On the 2020 elections and the notion of courting swing voters, Abrams said “Democrats win when people think we can see them. If everything you do is to convince the person who says, ‘I don’t really like you, or not enough to commit. If everything you do is to cater to their identity, by that very moment, you are exempting and excluding everyone else’s identities, and you can’t count on a small group of people for salvation, for a nation.”

Abrams also spoke about police reform, saying “we have to have a conversation about our resource allocation, because the reality is where you put your money is where you put your values and our values have to give primacy to education, to healthcare.”

Stacey Abrams: “There’s no way we’re eliminating voter suppression in 2020”

And so in this moment because of the grotesqueness of what happened in Georgia, people around the country are further demanding “make sure our vote by mail works.” And that was the impetus behind Fair Fight 2020, which is that we wanted to be in states that are the battleground states for the White  House, for the Senate, for the Congress, but also for down ballot races, including state legislatures. And that if we do this right, if we use the primaries to teach us what their weapons are, to show us what their intentions are, then we can prepare for it and fight back. But let’s be clear. There is no way we’re going to eliminate voter suppression in 2020. Not going to happen. But if we mitigate its harm…we’re trying to claw back against 78,000 people who voted the wrong way. But we had 6 million people who didn’t think their voices matter. And those are the folks I’m focused on. Those are the people we need because 6 million people doesn’t just win you 2016. It wins you 2010. And we’ve got to be clear that we’re running two elections, a redo of 2016 that is completely different, but we’re also running a 2010 election where the Obama legislative initiatives died on impact because we did not pay attention and we did not own the moment of a census year. If we get those two things done, we win the future.

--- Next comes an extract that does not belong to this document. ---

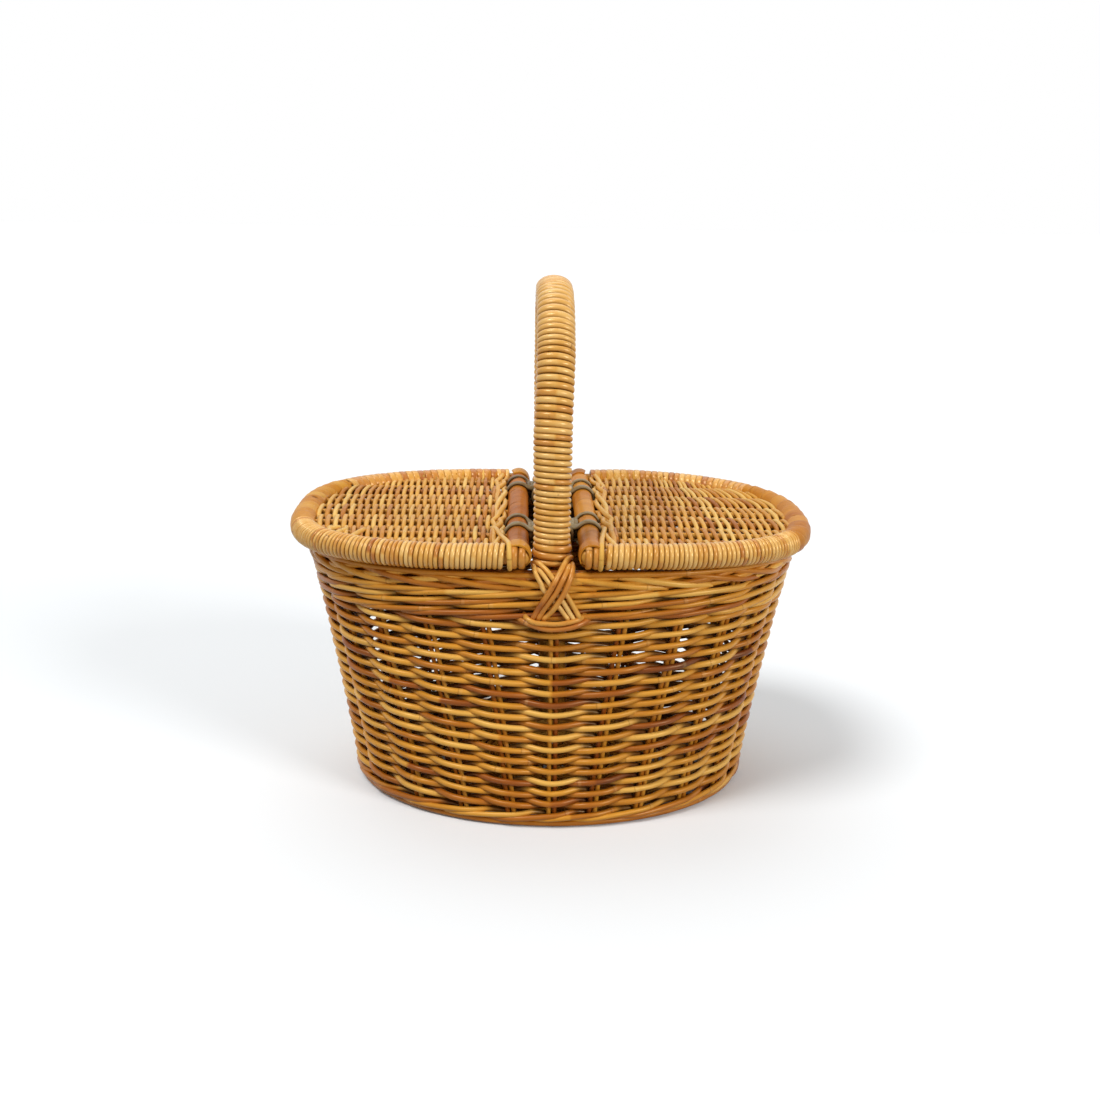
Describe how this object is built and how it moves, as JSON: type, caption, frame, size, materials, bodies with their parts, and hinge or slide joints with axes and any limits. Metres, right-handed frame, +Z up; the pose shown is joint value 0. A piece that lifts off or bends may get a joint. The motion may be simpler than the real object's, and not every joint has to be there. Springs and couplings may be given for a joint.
{
  "type": "picnic basket",
  "caption": "Oval woven-cane picnic basket with a fixed hoop handle and two half lids hinged under it.",
  "frame": {"origin": "middle of the ring that the basket stands on, at floor level", "axes": "+X to the right along the long side of the oval, +Y from the front to the back under the handle's arch, +Z up"},
  "size_m": [0.42, 0.3102, 0.4169],
  "materials": {
    "weaver_cane": "lacquered round cane, honey with golden-brown strands",
    "stake_cane": "lacquered cane rods",
    "base_cane": "lacquered woven cane",
    "frame_cane": "bent cane rods",
    "winding_cane": "glossy pale cane strand",
    "binding_cane": "glossy cane strand",
    "peel_wrap": "smooth cane peel with streaks and frayed edges",
    "hinge_lash": "flat grey-brown fibre strap"
  },
  "bodies": {
    "basket": {"side_weave": "weaver_cane", "foot_border": "weaver_cane", "rim_border": "weaver_cane", "stake_pair_01": "stake_cane", "stake_pair_02": "stake_cane", "stake_pair_03": "stake_cane", "stake_pair_04": "stake_cane", "stake_pair_05": "stake_cane", "stake_pair_06": "stake_cane", "stake_pair_07": "stake_cane", "stake_pair_08": "stake_cane", "stake_pair_09": "stake_cane", "stake_pair_10": "stake_cane", "stake_pair_11": "stake_cane", "stake_pair_12": "stake_cane", "stake_pair_13": "stake_cane", "stake_pair_14": "stake_cane", "stake_pair_15": "stake_cane", "stake_pair_16": "stake_cane", "stake_pair_17": "stake_cane", "stake_pair_18": "stake_cane", "stake_pair_19": "stake_cane", "stake_pair_20": "stake_cane", "stake_pair_21": "stake_cane", "stake_pair_22": "stake_cane", "stake_pair_23": "stake_cane", "stake_pair_24": "stake_cane", "base_panel": "base_cane", "handle_cane": "frame_cane", "handle_winding_front": "winding_cane", "handle_winding_back": "winding_cane", "cross_binding_front_under": "binding_cane", "cross_binding_front_over": "binding_cane", "cross_binding_back_under": "binding_cane", "cross_binding_back_over": "binding_cane", "crossbar": "peel_wrap", "left_lashing_front": "hinge_lash", "left_lashing_back": "hinge_lash", "right_lashing_front": "hinge_lash", "right_lashing_back": "hinge_lash"},
    "left_lid": {"left_lid_hoop": "frame_cane", "left_lid_winding_front": "winding_cane", "left_lid_winding_back": "winding_cane", "left_lid_end_loops_front": "binding_cane", "left_lid_end_loops_back": "binding_cane", "left_lid_end_peel": "peel_wrap", "left_lid_spine": "frame_cane", "left_lid_spine_skin": "peel_wrap", "left_lid_panel": "weaver_cane"},
    "right_lid": {"right_lid_hoop": "frame_cane", "right_lid_winding_front": "winding_cane", "right_lid_winding_back": "winding_cane", "right_lid_end_loops_front": "binding_cane", "right_lid_end_loops_back": "binding_cane", "right_lid_end_peel": "peel_wrap", "right_lid_spine": "frame_cane", "right_lid_spine_skin": "peel_wrap", "right_lid_panel": "weaver_cane"}
  },
  "joints": [
    {"name": "left_lid_hinge", "type": "hinge", "parent": "basket", "child": "left_lid", "pos_m": [-0.028, 0, 0.22], "axis": [0, 1, 0], "range_deg": [0, 91]},
    {"name": "right_lid_hinge", "type": "hinge", "parent": "basket", "child": "right_lid", "pos_m": [0.028, 0, 0.22], "axis": [0, -1, 0], "range_deg": [0, 91]}
  ]
}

Stacey Abrams on SCOTUS’ “unexpected” decision and the importance of identity politics

Here’s what identity politics is just summarily. It is “I see you. I understand the challenges you face to achieving the same opportunities that we say everyone should have. And those barriers are going to differ based on your identity.” If you are – I mean, just today, the Supreme Court unexpectedly did something good. Their decision to include gender identity and sexual orientation in Title Seven of the Civil Rights Act of 1964 was a matter of identity politics. And I said it earlier, identity matters because of who they are, they were denied access to laws that protected the civil rights of Americans. Politics matter. Because of voting, because of protest, we have a 1964 Voting Rights Act. But also progress matters. We have to make sure that the next time this question comes up, if we don’t vote in this upcoming election, the seventh vote, the eighth vote, the ninth vote could be different because of who gets elected to pick the people sitting in the Supreme Court.

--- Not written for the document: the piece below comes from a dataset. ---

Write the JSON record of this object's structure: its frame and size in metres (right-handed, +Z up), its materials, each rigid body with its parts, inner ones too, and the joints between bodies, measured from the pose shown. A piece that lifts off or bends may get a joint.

Those identities differ, even in that narrative about what was going to come out, Aimee [Stephens] and Gerald Bostock, and I apologize for forgetting the third person’s name, but each of those people had a different life and the intersections of their issues came together in this moment because their identity mattered. The reason we have had two solid weeks of demonstrations is because George Floyd’s identity mattered. The reason Rayshard Brooks is being lionized and his memory is being defiled by those on the right, trying to justify his murder because he was drunk, is about identity. And so if we don’t acknowledge the role that identity plays in the policies we make, the laws we pass, and the way we adjudicate the legitimacy of either, then we are not doing our jobs. And Democrats win when people think we can see them. And that goes back to my swing voter. If everything you do is to convince the person who says, “I don’t really like you, or not enough to commit.” If everything you do is to cater to their identity, by that very moment, you are exempting and excluding everyone else’s identities, and you can’t count on a small group of people for salvation, for a nation.

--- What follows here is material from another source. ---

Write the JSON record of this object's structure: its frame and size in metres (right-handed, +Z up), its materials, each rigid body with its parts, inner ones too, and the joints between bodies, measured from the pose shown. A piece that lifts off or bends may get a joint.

Stacey Abrams on reforming America’s policing system

STACEY ABRAMS: Language does matter, and I understand the terseness of the demands because the minute you’re having a paragraph conversation, you’ve lost someone. But this is a moment where you don’t need words. You just need the image of a man kneeling, a person with authority, kneeling on a man’s neck, a man running a way being shot in the back because he stole a taser, a young man running, jogging in the spring who gets shot with a shotgun because he was hunted down by men who were allowed to go free for 74 days. And let’s not forget Brianna Taylor who was saving lives when she went home to rest and had her life taken. And so I understand the rallying cry intent, but I don’t want us to lose the fact that policy only changes when we have people who can deliver those policy changes. And so we need to know very clearly what we demand of them.

And one is that we have to change. We have to reform and change and alter what that authority grants a police officer to do. It begins with the most egregious examples of deadly force, but there’s also a degradation of black lives that happens with too many police encounters. There’s a fear that we should not feel when we are confronting people who are charged with our safety. I mean, I was the minority leader driving in South Georgia and a County that was majority white because I was down there helping with something. And I remember how I panicked when a law enforcement officer pulled up behind my car. It turns out he thought I was lost and wanted to help me, but I was the top Democrat in the state and the panic I felt was incommensurate with the moment I was in. And imagine if you have that every time. So we have to absolutely reform the behaviors and the practices that allow police brutality, police insensitivity, and policing to be used as a weapon against the public safety and not as the defense of the public safety, but at the exact same time, we have to have a conversation about our resource allocation, because the reality is where you put your money is where you put your values and our values have to give primacy to education, to healthcare.